*Prompt*
Begin at the line that contains "far_footboard();", stop after the line that contains "nodes[node].hide_render = nodes[node].hide_viewport", and reproduce only that span, unaltered.

*Given information*
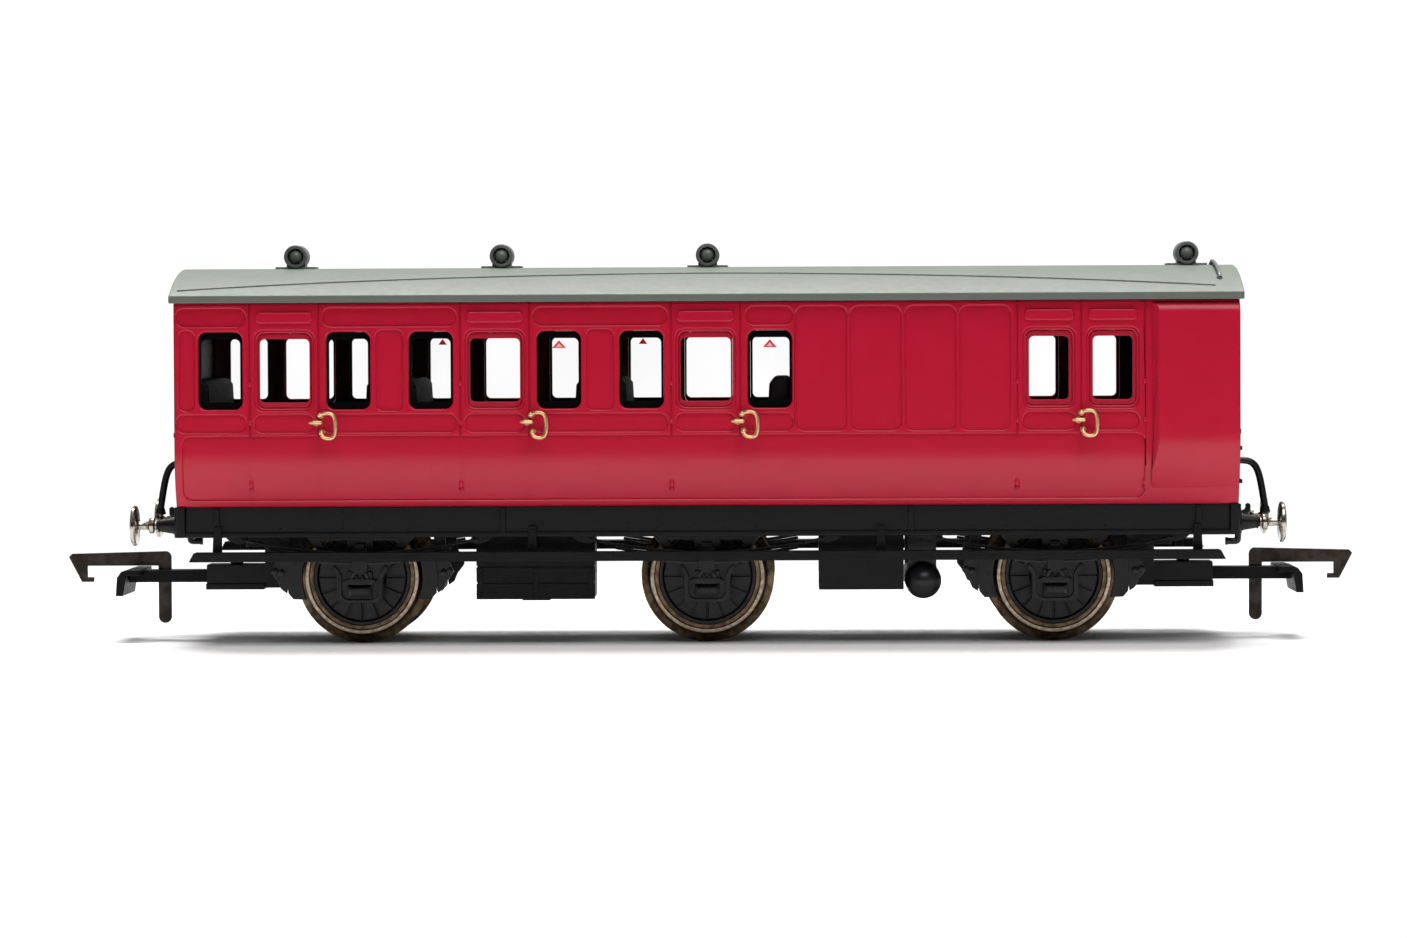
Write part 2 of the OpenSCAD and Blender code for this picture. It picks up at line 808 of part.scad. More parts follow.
// Hook plate with its drop arm, turning on a cross pin inside the shank.
module hook() {
    tip = over_hooks / 2;
    arm_x = [66.5, 68.1];
    shank_z = [9.1, 10.9];
    lip_z = [7.1, 7.7];
    along_y(-hook_t / 2, hook_t / 2) {
        difference() {
            polygon([
                [arm_x[0], shank_z[0]], [arm_x[0], shank_z[1]], [tip - 0.4, shank_z[1] - 0.3],
                [tip, shank_z[1] - 0.7], [77.6, lip_z[0]], [76.1, lip_z[0]], [76.1, lip_z[1]],
                [76.9, lip_z[1]], [76.9, shank_z[0]]]);
            // Round rear corner.
            translate([arm_x[0], shank_z[1] - 0.8]) difference() {
                translate([-0.1, 0]) square([0.9, 0.9]);
                translate([0.8, 0]) circle(0.8);
            }
        }
        translate([arm_x[0], 2.8]) square([arm_x[1] - arm_x[0], shank_z[0] - 2.8 + 0.1]);
        translate([(arm_x[0] + arm_x[1]) / 2, 2.8]) circle((arm_x[1] - arm_x[0]) / 2);
    }
    translate([pivot_x, 0, pivot_z]) bar_y(pivot_r, -1.15, 1.15);
}

module compartment_hook() {
    color(dark_metal) mirror([1, 0, 0]) hook();
}

module guards_hook() {
    color(dark_metal) hook();
}

// Metal tyre with its flange on the inside.
module tyre() {
    r = tread_d / 2;
    f = flange_d / 2;
    rotate([-90, 0, 0]) rotate_extrude($fn = 120) polygon([
        [tyre_in_r, wheel_in], [f - 0.3, wheel_in], [f, wheel_in + 0.25], [f, wheel_in + 0.45],
        [r + 0.25, wheel_in + flange_t], [r + 0.05, wheel_in + flange_t + 0.2],
        [r - 0.05, wheel_out - 0.2], [r - 0.25, wheel_out], [tyre_in_r, wheel_out]]);
}

module wheelset(x) {
    color(metal) translate([x, 0, axle_z]) {
        bar_y(axle_r, -wheel_out, wheel_out);
        for (s = [-1, 1]) mirror([0, s < 0 ? 1 : 0, 0]) {
            tyre();
            bar_y(journal_r, wheel_out, journal_y);
        }
    }
}

// Disc centre with a boss, pressed on the axle inside each tyre.
module wheel_centres(x) {
    color(black_plastic) translate([x, 0, axle_z]) for (s = [-1, 1])
        mirror([0, s < 0 ? 1 : 0, 0]) rotate([-90, 0, 0]) rotate_extrude($fn = 96) polygon([
            [axle_r, wheel_in], [tyre_in_r, wheel_in], [tyre_in_r, wheel_out - 0.3],
            [3.3, wheel_out - 0.7], [2.4, wheel_out - 0.7], [2, wheel_out - 0.1],
            [axle_r, wheel_out - 0.1]]);
}

near_side();
far_side();
compartment_end();
guards_end();
near_ducket();
far_ducket();
roof();
roof_ventilators();
roof_handrail();
window_frames();
droplight_frames();
near_glazing();
far_glazing();
chassis_plate();
end_stretchers();
ballast_weight();
interior_floor();
partitions();
seats();
door_handles();
grab_handles();
near_solebar();
far_solebar();
near_footboard();
far_footboard();
near_axleguards();
far_axleguards();
near_springs();
far_springs();
headstocks();
buffer_housings();
buffers();
draw_hooks();
brake_pipes();
steam_pipes();
battery_box();
equipment_box();
gas_cylinder();
brake_gear();
coupling_pockets();
coupling_bars();
compartment_hook();
guards_hook();
wheelset(-wheelbase);  // compartment_wheelset
wheel_centres(-wheelbase);  // compartment_wheel_centres
wheelset(0);  // middle_wheelset
wheel_centres(0);  // middle_wheel_centres
wheelset(wheelbase);  // guards_wheelset
wheel_centres(wheelbase);  // guards_wheel_centres
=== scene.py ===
"""A six-wheeled railway brake coach, as a small-scale moulded model.

The real model is a set of injection moulded parts: a body in crimson, a roof clipped over it, one glazing
insert a side, and a black chassis that carries the metal buffers, hooks and wheelsets.
"""

import math

import bmesh
import bpy
from mathutils import Matrix, Vector


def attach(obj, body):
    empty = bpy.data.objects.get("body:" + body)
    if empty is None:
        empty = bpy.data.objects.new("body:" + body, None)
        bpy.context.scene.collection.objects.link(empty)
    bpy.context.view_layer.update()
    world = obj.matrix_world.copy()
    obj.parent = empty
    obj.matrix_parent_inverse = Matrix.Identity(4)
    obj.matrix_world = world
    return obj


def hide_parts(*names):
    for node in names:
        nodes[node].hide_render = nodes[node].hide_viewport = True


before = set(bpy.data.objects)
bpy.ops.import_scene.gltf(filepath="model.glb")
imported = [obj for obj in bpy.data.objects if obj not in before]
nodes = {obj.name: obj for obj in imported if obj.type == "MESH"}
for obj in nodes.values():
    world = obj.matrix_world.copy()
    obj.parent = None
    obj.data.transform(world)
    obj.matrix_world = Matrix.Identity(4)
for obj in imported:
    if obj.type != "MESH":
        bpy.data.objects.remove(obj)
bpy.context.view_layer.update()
mm = 0.001


# ---------------------------------------------------------------------------
# The table the model stands on: a sheet of white paper under a soft lamp overhead,
# with a softbox in front and a pale wall behind. The room is lit up to plain white
# where the lens sees it. A long lens stands level with the coach's waist.

table = bmesh.new()
bmesh.ops.create_grid(table, x_segments=2, y_segments=2, size=0.5)
bmesh.ops.scale(table, vec=(0.6, 0.32, 1.0), verts=table.verts)
table_mesh = bpy.data.meshes.new("paper_table")
table.to_mesh(table_mesh)
table.free()
paper = bpy.data.objects.new("paper_table", table_mesh)
bpy.context.scene.collection.objects.link(paper)
white_paper = bpy.data.materials.new("white_paper")
white_paper.use_nodes = True
sheet_shader = white_paper.node_tree.nodes["Principled BSDF"]
sheet_shader.inputs["Base Color"].default_value = (0.95, 0.95, 0.95, 1.0)
sheet_shader.inputs["Roughness"].default_value = 0.9
sheet_shader.inputs["Specular IOR Level"].default_value = 0.1
table_mesh.materials.append(white_paper)

room = bpy.data.worlds.new("dim_room")
room.use_nodes = True
air = room.node_tree
ray = air.nodes.new("ShaderNodeTexCoord")
ray_parts = air.nodes.new("ShaderNodeSeparateXYZ")
seen = air.nodes.new("ShaderNodeLightPath")
both_walls = air.nodes.new("ShaderNodeMath")
lit_walls = air.nodes.new("ShaderNodeMix")
air.links.new(ray.outputs["Generated"], ray_parts.inputs["Vector"])
wall_tones = (("Z", 0.0, 0.9, 0.03, 0.3), ("Y", 0.4, 0.95, 0.0, 0.4))
for number, (axis, start, end, dark, light) in enumerate(wall_tones):
    wall = air.nodes.new("ShaderNodeMapRange")
    wall.interpolation_type = "SMOOTHSTEP"
    for socket, value in (("From Min", start), ("From Max", end), ("To Min", dark), ("To Max", light)):
        wall.inputs[socket].default_value = value
    air.links.new(ray_parts.outputs[axis], wall.inputs["Value"])
    air.links.new(wall.outputs["Result"], both_walls.inputs[number])
lit_walls.inputs["B"].default_value = 1.05
air.links.new(both_walls.outputs["Value"], lit_walls.inputs["A"])
air.links.new(seen.outputs["Is Camera Ray"], lit_walls.inputs["Factor"])
air.links.new(lit_walls.outputs["Result"], air.nodes["Background"].inputs["Strength"])
air.nodes["Background"].inputs["Color"].default_value = (1.0, 1.0, 1.0, 1.0)
bpy.context.scene.world = room
bpy.context.scene.view_settings.view_transform = "Standard"

overhead = bpy.data.lights.new("overhead_lamp", "SUN")
overhead.energy, overhead.angle = 3.6, math.radians(30)
hung = bpy.data.objects.new("overhead_lamp", overhead)
hung.rotation_euler = Vector((0.05, -0.4, -1.0)).to_track_quat("-Z", "Y").to_euler()
bpy.context.scene.collection.objects.link(hung)
softbox = bpy.data.lights.new("front_softbox", "AREA")
softbox.shape, softbox.size, softbox.size_y, softbox.energy = "RECTANGLE", 0.45, 0.36, 1.9
stood = bpy.data.objects.new("front_softbox", softbox)
stood.location = (0.08, -0.30, 0.50)
stood.rotation_euler = (Vector((0.02, 0.0, 0.03)) - stood.location).to_track_quat("-Z", "Y").to_euler()
bpy.context.scene.collection.objects.link(stood)

lens = bpy.data.cameras.new("long_lens")
lens.sensor_width = 36.0
lens.lens = 124.5
lens.clip_start, lens.clip_end = 0.01, 20.0
camera = bpy.data.objects.new("long_lens", lens)
turned_left, tipped_down, rolled = math.radians(1.136), math.radians(1.671), math.radians(-0.25)
camera.matrix_world = (
    Matrix.Translation((11.27 * mm, -600.0 * mm, 38.3 * mm))
    @ Matrix.Rotation(turned_left, 4, "Z")
    @ Matrix.Rotation(math.radians(90) - tipped_down, 4, "X")
    @ Matrix.Rotation(rolled, 4, "Z")
)
bpy.context.scene.collection.objects.link(camera)
bpy.context.scene.camera = camera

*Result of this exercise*
far_footboard();
near_axleguards();
far_axleguards();
near_springs();
far_springs();
headstocks();
buffer_housings();
buffers();
draw_hooks();
brake_pipes();
steam_pipes();
battery_box();
equipment_box();
gas_cylinder();
brake_gear();
coupling_pockets();
coupling_bars();
compartment_hook();
guards_hook();
wheelset(-wheelbase);  // compartment_wheelset
wheel_centres(-wheelbase);  // compartment_wheel_centres
wheelset(0);  // middle_wheelset
wheel_centres(0);  // middle_wheel_centres
wheelset(wheelbase);  // guards_wheelset
wheel_centres(wheelbase);  // guards_wheel_centres
=== scene.py ===
"""A six-wheeled railway brake coach, as a small-scale moulded model.

The real model is a set of injection moulded parts: a body in crimson, a roof clipped over it, one glazing
insert a side, and a black chassis that carries the metal buffers, hooks and wheelsets.
"""

import math

import bmesh
import bpy
from mathutils import Matrix, Vector


def attach(obj, body):
    empty = bpy.data.objects.get("body:" + body)
    if empty is None:
        empty = bpy.data.objects.new("body:" + body, None)
        bpy.context.scene.collection.objects.link(empty)
    bpy.context.view_layer.update()
    world = obj.matrix_world.copy()
    obj.parent = empty
    obj.matrix_parent_inverse = Matrix.Identity(4)
    obj.matrix_world = world
    return obj


def hide_parts(*names):
    for node in names:
        nodes[node].hide_render = nodes[node].hide_viewport = True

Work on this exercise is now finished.